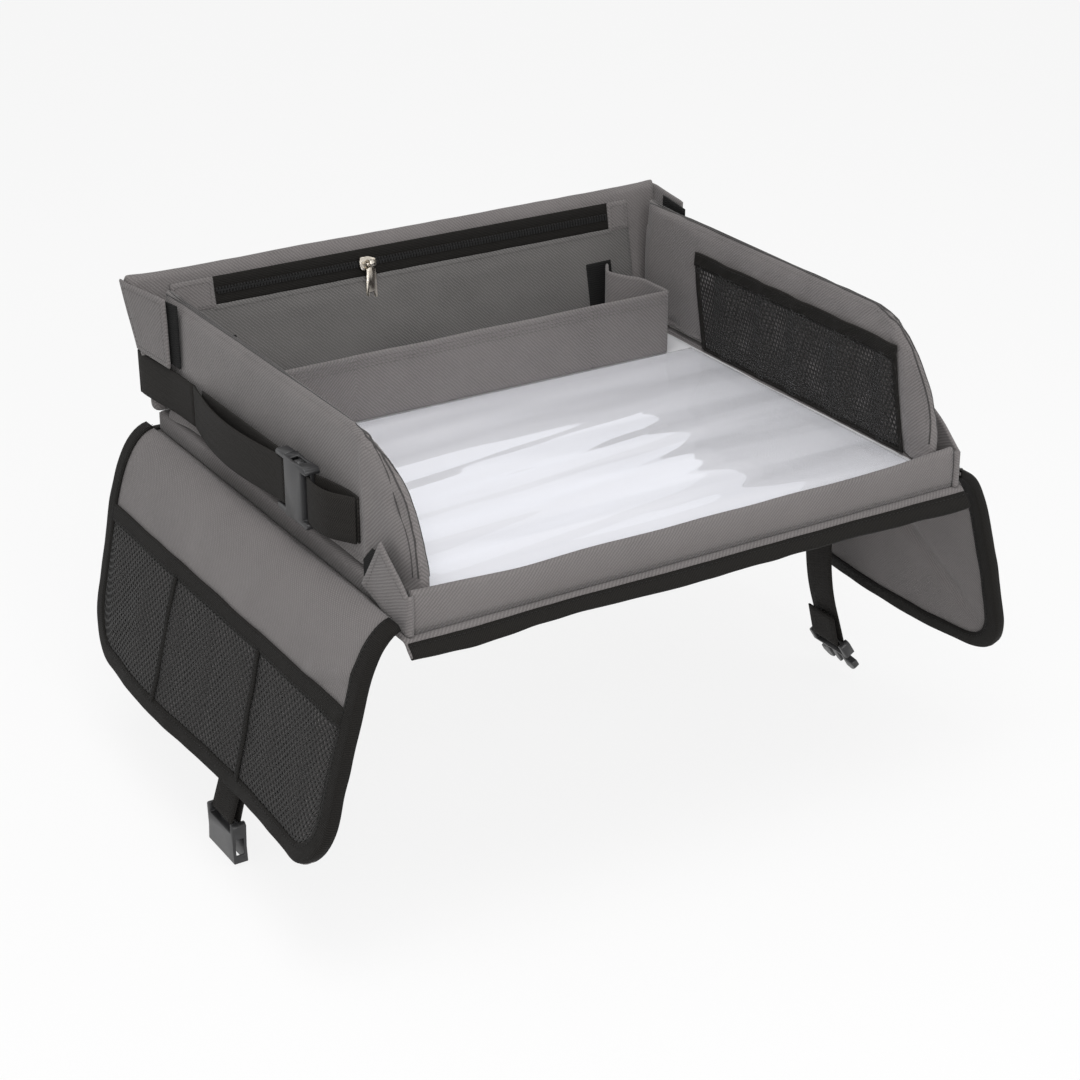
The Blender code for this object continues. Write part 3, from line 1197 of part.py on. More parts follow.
def make_anchor():
    """Short webbing sewn to the left wall, looped round the female end bar."""
    frame = upper_frame()
    mid = buckle_line()
    end = BUCKLE_FRAME + FIT + BUCKLE_BODY + BUCKLE_TAIL
    bar_at = (frame @ Vector((end - BUCKLE_BAR / 2, 0, 0))).y
    layer = WRAP
    hug = TRAY_HALF_WIDTH + FIT + WEB_THICK / 2
    lift_share, start_share = ANCHOR_LIFT_SHARES
    inner = [(-hug, ANCHOR_END), (-hug, ANCHOR_END + WEB_WIDTH * ANCHOR_FLAT_SHARE),
             (-(hug + (mid - layer - hug) * lift_share), bar_at - WEB_WIDTH * start_share),
             (-(mid - layer), bar_at)]
    bend = arc((-mid, bar_at), layer, 0, pi, 6)[1:]
    fold = hug + WEB_THICK + FIT
    near_share, far_share = ANCHOR_RETURN_SHARES
    outer = [(-(mid + layer + WEB_THICK), bar_at - WEB_WIDTH * near_share),
             (-(mid + layer), bar_at - WEB_WIDTH * far_share),
             (-(fold + WEB_THICK * 2), ANCHOR_END + WEB_THICK * 3), (-fold, ANCHOR_END)]
    points = inner + bend + outer
    piece("anchor_strap", plan_band(points, [STRAP_LEVEL + STRAP_RISE] * len(points), WEB_WIDTH / 2),
          "black_tape", wall_pivot(LEFT))


# Lower straps, on the wings' inner faces

def lower_top(side, y):
    """The point on a wing's inner face where its strap is sewn."""
    return wing_point(side, y, LOWER_TOP, -(WING_THICK / 2 + FIT + WEB_THICK / 2))


def lower_line(side, y, drop):
    """Points down a lower strap's middle, from its seam to the buckle's bar, as (x, z)."""
    top, tilt = lower_top(side, y), wing_tilt(LOWER_TOP)
    points, x, z = [], top.x, top.z
    steps = 12
    for i in range(steps + 1):
        points.append(Vector((x, y, z)))
        share = i / steps
        against_wing = max(LEAN_FADE_SHARE - share * 6, 0)
        hanging = min(max((share - HANG_START_SHARE) * 3, 0), 1)
        lean = tilt * against_wing + LOWER_TILT * hanging
        x += side * sin(lean) * drop / steps
        z -= cos(lean) * drop / steps
    return points


def lower_band(side, points, layer):
    """Webbing that runs down the points, turns round the buckle's bar and folds back."""
    end, run = points[-1], (points[-1] - points[-2]).normalized()
    out = Vector((-run.z * side, 0, run.x * side)).normalized()
    across = Vector((0, 1, 0))
    path = []
    for i, point in enumerate(points):
        before, after = points[max(i - 1, 0)], points[min(i + 1, len(points) - 1)]
        way = (after - before).normalized()
        path.append((point, Vector((-way.z * side, 0, way.x * side)), across))
    centre = end - out * layer
    steps = 6
    for i in range(1, steps + 1):
        turn = pi * i / steps
        offset = out * cos(turn) + run * sin(turn)
        path.append((centre + offset * layer, offset, across))
    back = centre - out * layer - run * LOOP_RETURN
    path.append((back, -out, across))
    return band(path, WEB_WIDTH / 2, WEB_THICK / 2), centre


def make_lower_straps():
    pivot = lower_top(LEFT, LOWER_LEFT_Y)
    points = lower_line(LEFT, LOWER_LEFT_Y, LOWER_LEFT_DROP)
    webbing, bar = lower_band(LEFT, points, WRAP)
    piece("lower_strap_left", webbing, "black_tape", pivot)
    end = BUCKLE_FRAME + FIT + BUCKLE_BODY + BUCKLE_TAIL
    plumb = Vector((0, 0, -1))
    frame = buckle_frame(bar + plumb * (end - BUCKLE_BAR / 2), -plumb, (LEFT, 0, 0))
    buckle_female("lower_buckle_female", frame, bar)
    pivot = lower_top(RIGHT, LOWER_RIGHT_Y)
    points = lower_line(RIGHT, LOWER_RIGHT_Y, LOWER_RIGHT_DROP)
    webbing, bar = lower_band(RIGHT, points, WRAP)
    piece("lower_strap_right", webbing, "black_tape", pivot)
    hang = Vector((sin(MALE_TILT), 0, -cos(MALE_TILT)))
    face = Vector((cos(MALE_TILT), 0, sin(MALE_TILT)))
    frame = buckle_frame(bar - hang * (BUCKLE_BAR / 2), hang, face)
    buckle_male("lower_buckle_male", frame, bar)
    buckle_prong("lower_prong_back", frame, RIGHT)
    buckle_prong("lower_prong_front", frame, LEFT)


clear_scene()
make_base()
make_bottom_sheet()
make_lip()
make_side_wall(LEFT, "left")
make_side_wall(RIGHT, "right")
make_back_wall()
make_organiser()
make_wing(LEFT, "left")
make_wing(RIGHT, "right")
make_upper_strap()
make_lower_straps()
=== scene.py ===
import bmesh
import bpy
import numpy as np
from math import cos, exp, pi, radians, sin, sqrt, tan
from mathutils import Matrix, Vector, noise
from mathutils.bvhtree import BVHTree


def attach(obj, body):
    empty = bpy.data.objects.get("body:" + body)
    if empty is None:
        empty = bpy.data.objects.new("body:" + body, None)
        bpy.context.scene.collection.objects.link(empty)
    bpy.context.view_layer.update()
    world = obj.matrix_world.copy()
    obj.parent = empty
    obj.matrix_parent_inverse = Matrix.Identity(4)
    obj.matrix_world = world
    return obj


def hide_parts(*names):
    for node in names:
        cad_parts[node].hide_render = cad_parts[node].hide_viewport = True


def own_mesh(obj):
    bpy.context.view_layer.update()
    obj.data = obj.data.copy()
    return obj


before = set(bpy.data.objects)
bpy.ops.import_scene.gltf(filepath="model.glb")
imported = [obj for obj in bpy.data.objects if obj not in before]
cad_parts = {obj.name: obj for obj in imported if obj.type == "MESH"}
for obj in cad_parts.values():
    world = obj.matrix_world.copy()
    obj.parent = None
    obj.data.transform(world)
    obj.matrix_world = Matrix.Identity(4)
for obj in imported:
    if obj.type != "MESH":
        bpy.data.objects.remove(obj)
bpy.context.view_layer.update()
print("frame loaded:", len(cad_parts), "nodes")

left, right = -1, 1
sides = ((left, "left"), (right, "right"))

# sizes that several pieces share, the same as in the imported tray
tray = {
    "halfWidth": 0.1990, "front": -0.1800, "back": 0.1800, "sheet": 0.0022, "sheetHalf": 0.2060,
    "sheetBack": 0.1860, "wallBottom": 0.0182, "fit": 0.0003, "hookFace": 0.2006,
}


# ---- node writing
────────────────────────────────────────
→ **Work to complete**
Show every line that contains the word "objects".

→ **Completed exercise**
    empty = bpy.data.objects.get("body:" + body)
        empty = bpy.data.objects.new("body:" + body, None)
        bpy.context.scene.collection.objects.link(empty)
before = set(bpy.data.objects)
imported = [obj for obj in bpy.data.objects if obj not in before]
        bpy.data.objects.remove(obj)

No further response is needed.